ISLAMABAD: The National Assembly’s Finance Committee has formally approved several significant amendments in the Finance Bill 2025, including changes to income tax slabs for the salaried class and new proposals targeting high-income pensioners and corporate sectors.
One of the major changes is the revision of the tax rate for individuals earning between Rs. 600,000 and Rs. 1.2 million annually. The committee has approved a reduction in the tax rate to 1%, reversing the earlier budget proposal of a 2.5% tax. Currently, this income bracket is taxed at 5% under the existing regime.
In a separate move, the committee also approved a new tax proposal targeting pensioners receiving more than Rs. 10 million annually. According to the Federal Board of Revenue (FBR), individuals falling under this category will now be subject to 5% income tax. However, pensions up to Rs. 10 million per year will remain tax-exempt, as confirmed by the FBR Chairman.
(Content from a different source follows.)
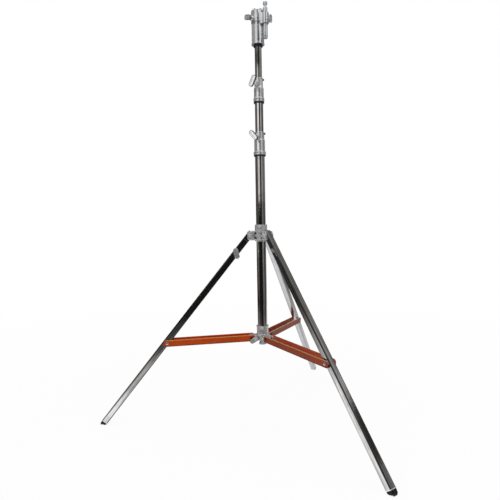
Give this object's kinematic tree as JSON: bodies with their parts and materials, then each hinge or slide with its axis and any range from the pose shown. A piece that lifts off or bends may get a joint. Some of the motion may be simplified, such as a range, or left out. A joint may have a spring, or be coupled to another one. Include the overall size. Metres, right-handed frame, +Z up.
{
  "type": "combo stand",
  "caption": "Folding steel tripod stand: telescoping tube column, clamp collars with T-handles, braced square legs, spigot socket and small sliding pin on top.",
  "frame": {"origin": "middle of the footprint box, on the floor", "axes": "+Z up along the column; the levelling leg points along -X; +Y to its right, seen from above"},
  "size_m": [0.9178, 1.0578, 1.506],
  "materials": {
    "chrome_tube": "bright chrome plate on drawn steel tube",
    "chrome_casting": "chrome plate on cast metal, slightly uneven",
    "chrome_handle": "chrome plate on cast T-handles",
    "chrome_rivet": "bright rivet and washer",
    "orange_paint": "orange-brown gloss paint on folded sheet",
    "brown_paint": "red-brown gloss paint on folded sheet",
    "rubber_cap": "matte black rubber",
    "black_ring": "black ring",
    "nylon_guide": "white nylon",
    "dark_fastener": "dark oiled steel",
    "brass_pad": "machined brass"
  },
  "bodies": {
    "column": {"base_column": "chrome_tube", "column_plug": "chrome_casting", "leg_casting": "chrome_casting", "leg_a_hinge_bolt": "dark_fastener", "leg_b_hinge_bolt": "dark_fastener", "leg_c_hinge_bolt": "dark_fastener", "collar_2": "chrome_casting", "collar_2_ring": "black_ring", "collar_2_rim_screw": "dark_fastener", "collar_2_guide_screw": "dark_fastener", "collar_2_brake_pad": "brass_pad"},
    "collar_2_handle": {"collar_2_handle": "chrome_handle"},
    "riser_1": {"riser_1": "chrome_tube", "riser_1_bushing": "nylon_guide", "collar_1": "chrome_casting", "collar_1_ring": "black_ring", "collar_1_rim_screw": "dark_fastener", "collar_1_guide_screw": "dark_fastener", "collar_1_brake_pad": "brass_pad"},
    "collar_1_handle": {"collar_1_handle": "chrome_handle"},
    "riser_2": {"riser_2": "chrome_tube", "riser_2_bushing": "nylon_guide", "receiver": "chrome_casting", "receiver_ring": "black_ring", "receiver_upper_screw": "dark_fastener", "receiver_lower_screw": "dark_fastener", "pin_bracket": "chrome_casting"},
    "receiver_handle": {"receiver_handle": "chrome_handle"},
    "small_pin": {"small_pin": "chrome_tube"},
    "pin_handle": {"pin_handle": "chrome_handle"},
    "brace_collar": {"brace_collar": "chrome_casting", "brace_a_collar_pin": "chrome_rivet", "brace_b_collar_pin": "chrome_rivet", "brace_c_collar_pin": "chrome_rivet"},
    "brace_collar_handle": {"brace_collar_handle": "chrome_handle"},
    "brace_a": {"brace_a": "orange_paint", "brace_a_left_rivet": "chrome_rivet", "brace_a_right_rivet": "chrome_rivet"},
    "brace_b": {"brace_b": "brown_paint", "brace_b_left_rivet": "chrome_rivet", "brace_b_right_rivet": "chrome_rivet"},
    "brace_c": {"brace_c": "brown_paint", "brace_c_left_rivet": "chrome_rivet", "brace_c_right_rivet": "chrome_rivet"},
    "leg_a": {"leg_a_inner_bar": "chrome_tube"},
    "leg_a_tube": {"leg_a_tube": "chrome_tube", "leg_a_foot": "rubber_cap", "leg_a_lock_boss": "chrome_casting"},
    "leg_a_handle": {"leg_a_handle": "chrome_handle"},
    "leg_b": {"leg_b": "chrome_tube", "leg_b_foot": "rubber_cap"},
    "leg_c": {"leg_c": "chrome_tube", "leg_c_foot": "rubber_cap"}
  },
  "joints": [
    {"name": "leg_a_fold", "type": "hinge", "parent": "column", "child": "leg_a", "pos_m": [0.10425, 0, 0.685], "axis": [0, -1, 0], "range_deg": [0, 32.44]},
    {"name": "leg_b_fold", "type": "hinge", "parent": "column", "child": "leg_b", "pos_m": [0.1695, -0.03767, 0.685], "axis": [0.866, 0.5, 0], "range_deg": [0, 32.44]},
    {"name": "leg_c_fold", "type": "hinge", "parent": "column", "child": "leg_c", "pos_m": [0.1695, 0.03767, 0.685], "axis": [-0.866, 0.5, 0], "range_deg": [0, 32.44]},
    {"name": "brace_collar_slide", "type": "slide", "parent": "column", "child": "brace_collar", "axis": [0, 0, 1], "range_m": [0, 0.19014]},
    {"name": "brace_a_fold", "type": "hinge", "parent": "brace_collar", "child": "brace_a", "pos_m": [0.10494, 0, 0.307], "axis": [0, -1, 0], "range_deg": [0, 78.31]},
    {"name": "brace_b_fold", "type": "hinge", "parent": "brace_collar", "child": "brace_b", "pos_m": [0.16914, -0.03707, 0.307], "axis": [0.866, 0.5, 0], "range_deg": [0, 78.31]},
    {"name": "brace_c_fold", "type": "hinge", "parent": "brace_collar", "child": "brace_c", "pos_m": [0.16914, 0.03707, 0.307], "axis": [-0.866, 0.5, 0], "range_deg": [0, 78.31]},
    {"name": "leg_a_level", "type": "slide", "parent": "leg_a", "child": "leg_a_tube", "axis": [-0.6285, 0, -0.7778], "range_m": [0, 0.16]},
    {"name": "riser_1_slide", "type": "slide", "parent": "column", "child": "riser_1", "axis": [0, 0, 1], "range_m": [-0.095, 0.505]},
    {"name": "riser_2_slide", "type": "slide", "parent": "riser_1", "child": "riser_2", "axis": [0, 0, 1], "range_m": [-0.1, 0.6]},
    {"name": "small_pin_slide", "type": "slide", "parent": "riser_2", "child": "small_pin", "axis": [0, 0, 1], "range_m": [-0.025, 0.04]},
    {"name": "collar_2_handle_turn", "type": "hinge", "parent": "column", "child": "collar_2_handle", "pos_m": [0.13275, -0.02598, 1.04], "axis": [-0.5, -0.866, 0], "range_deg": [0, 360]},
    {"name": "collar_1_handle_turn", "type": "hinge", "parent": "riser_1", "child": "collar_1_handle", "pos_m": [0.13275, -0.02598, 1.2275], "axis": [-0.5, -0.866, 0], "range_deg": [0, 360]},
    {"name": "receiver_handle_turn", "type": "hinge", "parent": "riser_2", "child": "receiver_handle", "pos_m": [0.12078, -0.01315, 1.454], "axis": [-0.8988, -0.4384, 0], "range_deg": [0, 360]},
    {"name": "pin_handle_turn", "type": "hinge", "parent": "riser_2", "child": "pin_handle", "pos_m": [0.18298, -0.02957, 1.443], "axis": [0.766, -0.6428, 0], "range_deg": [0, 360]},
    {"name": "brace_collar_handle_turn", "type": "hinge", "parent": "brace_collar", "child": "brace_collar_handle", "pos_m": [0.12817, -0.02902, 0.3087], "axis": [-0.5592, -0.829, 0], "range_deg": [0, 360]},
    {"name": "leg_a_handle_turn", "type": "hinge", "parent": "leg_a_tube", "child": "leg_a_handle", "pos_m": [0.05397, -0.03, 0.62277], "axis": [0, -1, 0], "range_deg": [0, 360]}
  ],
  "couplings": [
    {"joint": "leg_b_fold", "follows": "leg_a_fold", "ratio": 1},
    {"joint": "leg_c_fold", "follows": "leg_a_fold", "ratio": 1},
    {"joint": "brace_collar_slide", "follows": "leg_a_fold", "m_per_rad": 0.33583},
    {"joint": "brace_a_fold", "follows": "leg_a_fold", "ratio": 2.414},
    {"joint": "brace_b_fold", "follows": "leg_a_fold", "ratio": 2.414},
    {"joint": "brace_c_fold", "follows": "leg_a_fold", "ratio": 2.414}
  ]
}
The committee approved a 0.5% reduction in the super tax for the corporate sector, as part of efforts to boost business confidence and encourage investment. Additionally, a proposal to deploy FBR officials within business premises was also approved. This move is aimed at improving tax compliance and monitoring business activity more effectively.
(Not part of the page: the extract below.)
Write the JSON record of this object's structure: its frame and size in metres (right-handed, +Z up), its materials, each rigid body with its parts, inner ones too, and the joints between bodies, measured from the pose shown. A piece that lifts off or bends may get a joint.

On the e-commerce front, the proposal to penalise unregistered sellers on online marketplaces was rejected. However, businesses operating online with annual sales up to Rs. 5 million will continue to enjoy tax exemption.
The committee also reviewed and approved a proposal from the State Bank of Pakistan (SBP) to withdraw tax exemptions on deposits in special accounts held for less than one year. These accounts are designed primarily for foreign investors, and the new rules are meant to discourage short-term capital placement that brings limited benefit to the national economy.
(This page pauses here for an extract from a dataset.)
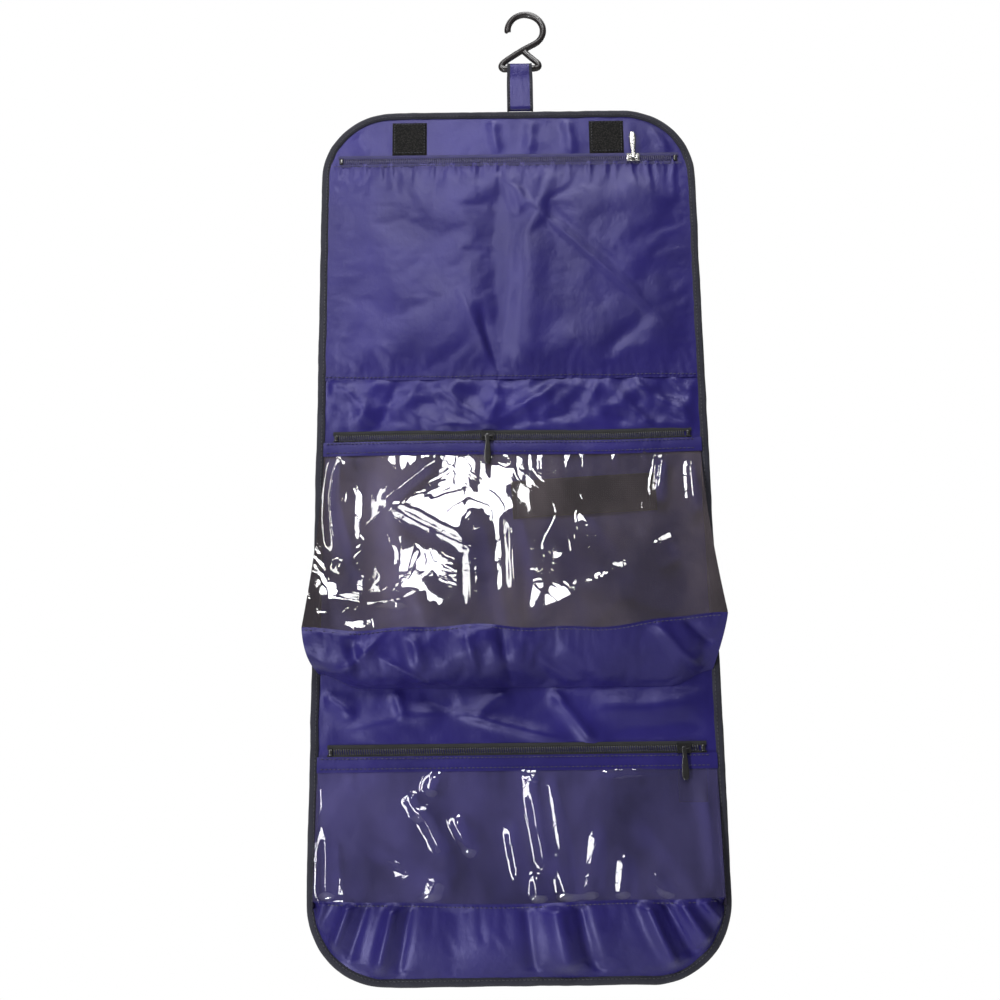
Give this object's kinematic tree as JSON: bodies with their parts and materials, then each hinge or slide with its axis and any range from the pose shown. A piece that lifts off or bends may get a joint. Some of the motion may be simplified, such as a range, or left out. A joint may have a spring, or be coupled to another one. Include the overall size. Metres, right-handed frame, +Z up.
{
  "type": "hanging toiletry bag",
  "caption": "Trifold hanging toiletry bag: plastic hook on a strap loop, nylon panels with bound edges, zipped pockets, clear windows, and hook-and-loop closing squares.",
  "frame": {"origin": "the hook's seat: the inside top of the crook, where it rests on a rail", "axes": "+Z up, +X to the right seen from the front, -Y the front with the pockets, +Y the back that hangs against a wall or door"},
  "size_m": [0.2748, 0.0331, 0.6808],
  "materials": {
    "nylon": "satin",
    "lining": "satin",
    "binding": "matte",
    "hook_and_loop": "matte",
    "elastic": "matte",
    "side_cloth": "matte",
    "zip_tape": "matte",
    "zip_coil": "satin",
    "slider_metal": "satin",
    "pull_metal": "gloss",
    "clear_film": "gloss",
    "hook_plastic": "gloss"
  },
  "bodies": {
    "hook": {"hook": "hook_plastic"},
    "hanger": {"hanger_strap": "nylon"},
    "upper": {"upper_shell": "nylon", "upper_lining": "lining", "upper_binding": "binding", "hook_patch_left": "hook_and_loop", "hook_patch_right": "hook_and_loop", "upper_zip_tape_top": "zip_tape", "upper_zip_tape_bottom": "zip_tape", "upper_zip_coil": "zip_coil", "upper_zip_stop_left": "slider_metal", "upper_zip_stop_right": "slider_metal", "upper_pocket_front": "nylon"},
    "upper_slider": {"upper_zip_slider": "slider_metal"},
    "upper_pull": {"upper_zip_pull": "pull_metal"},
    "upper_fold": {"upper_fold_shell": "nylon", "upper_fold_lining": "lining", "upper_fold_binding_left": "binding", "upper_fold_binding_right": "binding"},
    "middle": {"middle_shell": "nylon", "middle_lining": "lining", "middle_binding_left": "binding", "middle_binding_right": "binding", "middle_zip_tape_top": "zip_tape", "middle_zip_tape_bottom": "zip_tape", "middle_zip_coil": "zip_coil", "middle_zip_stop_left": "slider_metal", "middle_zip_stop_right": "slider_metal", "middle_zip_facing": "nylon", "middle_window": "clear_film", "middle_bottom_gusset": "nylon", "middle_side_gusset_left": "side_cloth", "middle_side_gusset_right": "side_cloth", "elastic_strap": "elastic"},
    "middle_slider": {"middle_zip_slider": "slider_metal"},
    "middle_pull": {"middle_zip_pull": "pull_metal"},
    "lower_fold": {"lower_fold_shell": "nylon", "lower_fold_lining": "lining", "lower_fold_binding_left": "binding", "lower_fold_binding_right": "binding", "loop_patch_left": "hook_and_loop", "loop_patch_right": "hook_and_loop"},
    "lower": {"lower_shell": "nylon", "lower_lining": "lining", "lower_binding": "binding", "lower_zip_tape_top": "zip_tape", "lower_zip_tape_bottom": "zip_tape", "lower_zip_coil": "zip_coil", "lower_zip_stop_left": "slider_metal", "lower_zip_stop_right": "slider_metal", "lower_zip_facing": "nylon", "lower_window": "clear_film", "lower_bottom_gusset": "nylon", "lower_side_gusset_left": "side_cloth", "lower_side_gusset_right": "side_cloth", "lower_zip_tape_end": "zip_tape"},
    "lower_slider": {"lower_zip_slider": "slider_metal"},
    "lower_pull": {"lower_zip_pull": "pull_metal"}
  },
  "joints": [
    {"name": "hook_swing", "type": "hinge", "parent": "hook", "child": "hanger", "pos_m": [-0.00475, 0, -0.042], "axis": [1, 0, 0], "range_deg": [-80, 80]},
    {"name": "strap_bend", "type": "hinge", "parent": "hanger", "child": "upper", "pos_m": [-0.00475, 0, -0.0747], "axis": [1, 0, 0], "range_deg": [-60, 60]},
    {"name": "upper_fold", "type": "hinge", "parent": "upper", "child": "upper_fold", "pos_m": [-0.014, -0.0045, -0.28], "axis": [-1, 0, 0], "range_deg": [0, 90]},
    {"name": "upper_fold_far", "type": "hinge", "parent": "upper_fold", "child": "middle", "pos_m": [-0.014, -0.0045, -0.317], "axis": [-1, 0, 0], "range_deg": [0, 90]},
    {"name": "lower_fold", "type": "hinge", "parent": "middle", "child": "lower_fold", "pos_m": [-0.014, -0.001, -0.493], "axis": [-1, 0, 0], "range_deg": [0, 90]},
    {"name": "lower_fold_far", "type": "hinge", "parent": "lower_fold", "child": "lower", "pos_m": [-0.014, -0.001, -0.527], "axis": [-1, 0, 0], "range_deg": [0, 90]},
    {"name": "upper_zip_run", "type": "slide", "parent": "upper", "child": "upper_slider", "axis": [1, 0, 0], "range_m": [-0.2045, 0.0245]},
    {"name": "upper_pull_flip", "type": "hinge", "parent": "upper_slider", "child": "upper_pull", "pos_m": [0.076, -0.0044, -0.1155], "axis": [1, 0, 0], "range_deg": [0, 185]},
    {"name": "middle_zip_run", "type": "slide", "parent": "middle", "child": "middle_slider", "axis": [1, 0, 0], "range_m": [-0.0975, 0.1315]},
    {"name": "middle_pull_flip", "type": "hinge", "parent": "middle_slider", "child": "middle_pull", "pos_m": [-0.031, -0.0044, -0.322], "axis": [1, 0, 0], "range_deg": [-175, 0]},
    {"name": "lower_zip_run", "type": "slide", "parent": "lower", "child": "lower_slider", "axis": [1, 0, 0], "range_m": [-0.2225, 0.0065]},
    {"name": "lower_pull_flip", "type": "hinge", "parent": "lower_slider", "child": "lower_pull", "pos_m": [0.094, -0.0044, -0.532], "axis": [1, 0, 0], "range_deg": [-175, 0]}
  ],
  "couplings": [
    {"joint": "upper_fold_far", "follows": "upper_fold", "ratio": 1},
    {"joint": "lower_fold_far", "follows": "lower_fold", "ratio": 1}
  ]
}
SBP officials clarified that only deposits held for a minimum of one year in these special accounts would qualify for tax exemption. “Short-term foreign deposits do not contribute significantly to economic stability,” SBP representatives stated, adding that the volume of such investments is currently minimal.
In a push toward digital oversight, the FBR Chairman announced that data on high-volume transactions will now be collected and monitored using computerised algorithms, ensuring transparency and reducing tax evasion.